─── Records for processing ───

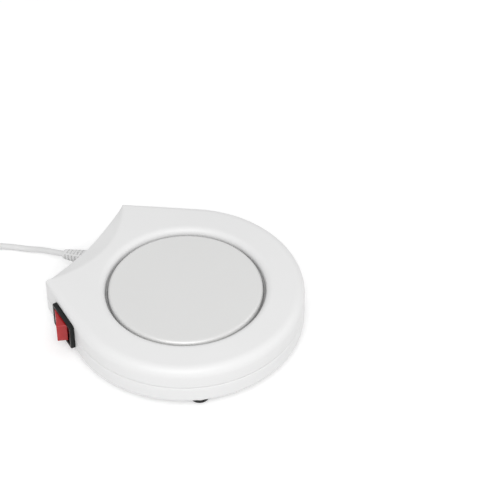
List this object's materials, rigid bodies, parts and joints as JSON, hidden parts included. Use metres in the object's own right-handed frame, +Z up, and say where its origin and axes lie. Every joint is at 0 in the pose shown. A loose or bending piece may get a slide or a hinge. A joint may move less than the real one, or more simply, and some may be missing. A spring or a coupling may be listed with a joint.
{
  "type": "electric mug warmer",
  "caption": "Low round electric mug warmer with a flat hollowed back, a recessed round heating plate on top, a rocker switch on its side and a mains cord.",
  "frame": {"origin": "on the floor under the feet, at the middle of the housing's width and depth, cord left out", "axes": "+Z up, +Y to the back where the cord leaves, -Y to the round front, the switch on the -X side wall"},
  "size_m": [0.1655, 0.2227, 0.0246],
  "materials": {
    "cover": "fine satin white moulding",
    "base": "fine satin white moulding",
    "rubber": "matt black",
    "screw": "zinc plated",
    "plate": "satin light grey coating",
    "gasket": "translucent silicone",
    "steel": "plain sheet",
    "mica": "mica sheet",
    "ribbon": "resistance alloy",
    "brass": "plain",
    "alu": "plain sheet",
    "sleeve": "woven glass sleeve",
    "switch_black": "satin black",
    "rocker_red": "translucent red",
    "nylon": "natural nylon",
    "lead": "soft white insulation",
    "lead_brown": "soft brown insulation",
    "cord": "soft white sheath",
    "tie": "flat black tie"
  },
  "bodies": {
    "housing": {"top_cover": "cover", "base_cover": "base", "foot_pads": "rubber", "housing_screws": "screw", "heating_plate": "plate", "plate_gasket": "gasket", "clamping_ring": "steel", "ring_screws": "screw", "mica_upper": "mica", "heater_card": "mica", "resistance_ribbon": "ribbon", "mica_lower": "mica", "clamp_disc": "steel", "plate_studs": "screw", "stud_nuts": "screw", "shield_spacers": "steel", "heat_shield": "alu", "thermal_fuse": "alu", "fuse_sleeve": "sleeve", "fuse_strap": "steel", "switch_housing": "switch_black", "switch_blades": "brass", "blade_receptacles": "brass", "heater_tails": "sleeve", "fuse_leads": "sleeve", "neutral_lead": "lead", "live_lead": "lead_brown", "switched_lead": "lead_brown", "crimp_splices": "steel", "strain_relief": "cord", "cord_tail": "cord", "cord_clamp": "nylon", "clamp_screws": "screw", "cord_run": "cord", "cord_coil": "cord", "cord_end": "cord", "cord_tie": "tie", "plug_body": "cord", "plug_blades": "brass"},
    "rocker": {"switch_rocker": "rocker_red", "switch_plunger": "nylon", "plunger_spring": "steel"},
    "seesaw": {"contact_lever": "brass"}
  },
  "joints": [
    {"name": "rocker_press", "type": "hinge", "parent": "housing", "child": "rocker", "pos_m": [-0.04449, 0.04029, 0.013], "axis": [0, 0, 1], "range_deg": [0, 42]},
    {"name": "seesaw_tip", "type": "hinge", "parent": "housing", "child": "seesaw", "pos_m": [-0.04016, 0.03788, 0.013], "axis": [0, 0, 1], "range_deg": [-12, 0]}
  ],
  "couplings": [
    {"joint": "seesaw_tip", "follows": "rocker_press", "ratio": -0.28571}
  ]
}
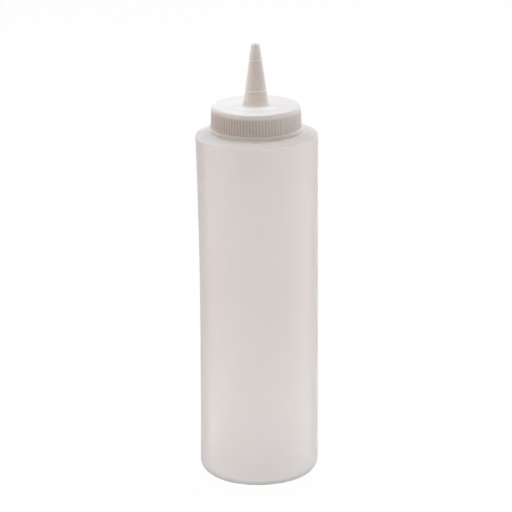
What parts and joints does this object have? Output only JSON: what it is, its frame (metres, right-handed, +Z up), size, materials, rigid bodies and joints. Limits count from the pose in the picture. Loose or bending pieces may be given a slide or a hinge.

───

• [Instruction]
Repeat the entries above exactly, leaving nothing out.

• [Answer to this task]
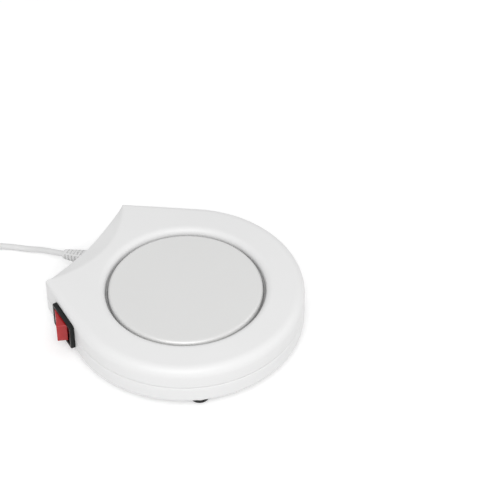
List this object's materials, rigid bodies, parts and joints as JSON, hidden parts included. Use metres in the object's own right-handed frame, +Z up, and say where its origin and axes lie. Every joint is at 0 in the pose shown. A loose or bending piece may get a slide or a hinge. A joint may move less than the real one, or more simply, and some may be missing. A spring or a coupling may be listed with a joint.
{
  "type": "electric mug warmer",
  "caption": "Low round electric mug warmer with a flat hollowed back, a recessed round heating plate on top, a rocker switch on its side and a mains cord.",
  "frame": {"origin": "on the floor under the feet, at the middle of the housing's width and depth, cord left out", "axes": "+Z up, +Y to the back where the cord leaves, -Y to the round front, the switch on the -X side wall"},
  "size_m": [0.1655, 0.2227, 0.0246],
  "materials": {
    "cover": "fine satin white moulding",
    "base": "fine satin white moulding",
    "rubber": "matt black",
    "screw": "zinc plated",
    "plate": "satin light grey coating",
    "gasket": "translucent silicone",
    "steel": "plain sheet",
    "mica": "mica sheet",
    "ribbon": "resistance alloy",
    "brass": "plain",
    "alu": "plain sheet",
    "sleeve": "woven glass sleeve",
    "switch_black": "satin black",
    "rocker_red": "translucent red",
    "nylon": "natural nylon",
    "lead": "soft white insulation",
    "lead_brown": "soft brown insulation",
    "cord": "soft white sheath",
    "tie": "flat black tie"
  },
  "bodies": {
    "housing": {"top_cover": "cover", "base_cover": "base", "foot_pads": "rubber", "housing_screws": "screw", "heating_plate": "plate", "plate_gasket": "gasket", "clamping_ring": "steel", "ring_screws": "screw", "mica_upper": "mica", "heater_card": "mica", "resistance_ribbon": "ribbon", "mica_lower": "mica", "clamp_disc": "steel", "plate_studs": "screw", "stud_nuts": "screw", "shield_spacers": "steel", "heat_shield": "alu", "thermal_fuse": "alu", "fuse_sleeve": "sleeve", "fuse_strap": "steel", "switch_housing": "switch_black", "switch_blades": "brass", "blade_receptacles": "brass", "heater_tails": "sleeve", "fuse_leads": "sleeve", "neutral_lead": "lead", "live_lead": "lead_brown", "switched_lead": "lead_brown", "crimp_splices": "steel", "strain_relief": "cord", "cord_tail": "cord", "cord_clamp": "nylon", "clamp_screws": "screw", "cord_run": "cord", "cord_coil": "cord", "cord_end": "cord", "cord_tie": "tie", "plug_body": "cord", "plug_blades": "brass"},
    "rocker": {"switch_rocker": "rocker_red", "switch_plunger": "nylon", "plunger_spring": "steel"},
    "seesaw": {"contact_lever": "brass"}
  },
  "joints": [
    {"name": "rocker_press", "type": "hinge", "parent": "housing", "child": "rocker", "pos_m": [-0.04449, 0.04029, 0.013], "axis": [0, 0, 1], "range_deg": [0, 42]},
    {"name": "seesaw_tip", "type": "hinge", "parent": "housing", "child": "seesaw", "pos_m": [-0.04016, 0.03788, 0.013], "axis": [0, 0, 1], "range_deg": [-12, 0]}
  ],
  "couplings": [
    {"joint": "seesaw_tip", "follows": "rocker_press", "ratio": -0.28571}
  ]
}
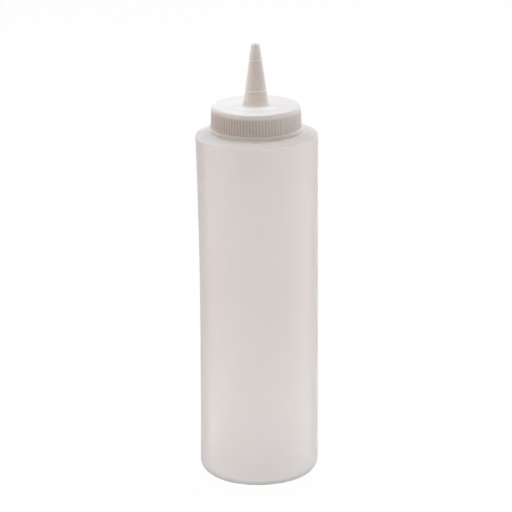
What parts and joints does this object have? Output only JSON: what it is, its frame (metres, right-handed, +Z up), size, materials, rigid bodies and joints. Limits count from the pose in the picture. Loose or bending pieces may be given a slide or a hinge.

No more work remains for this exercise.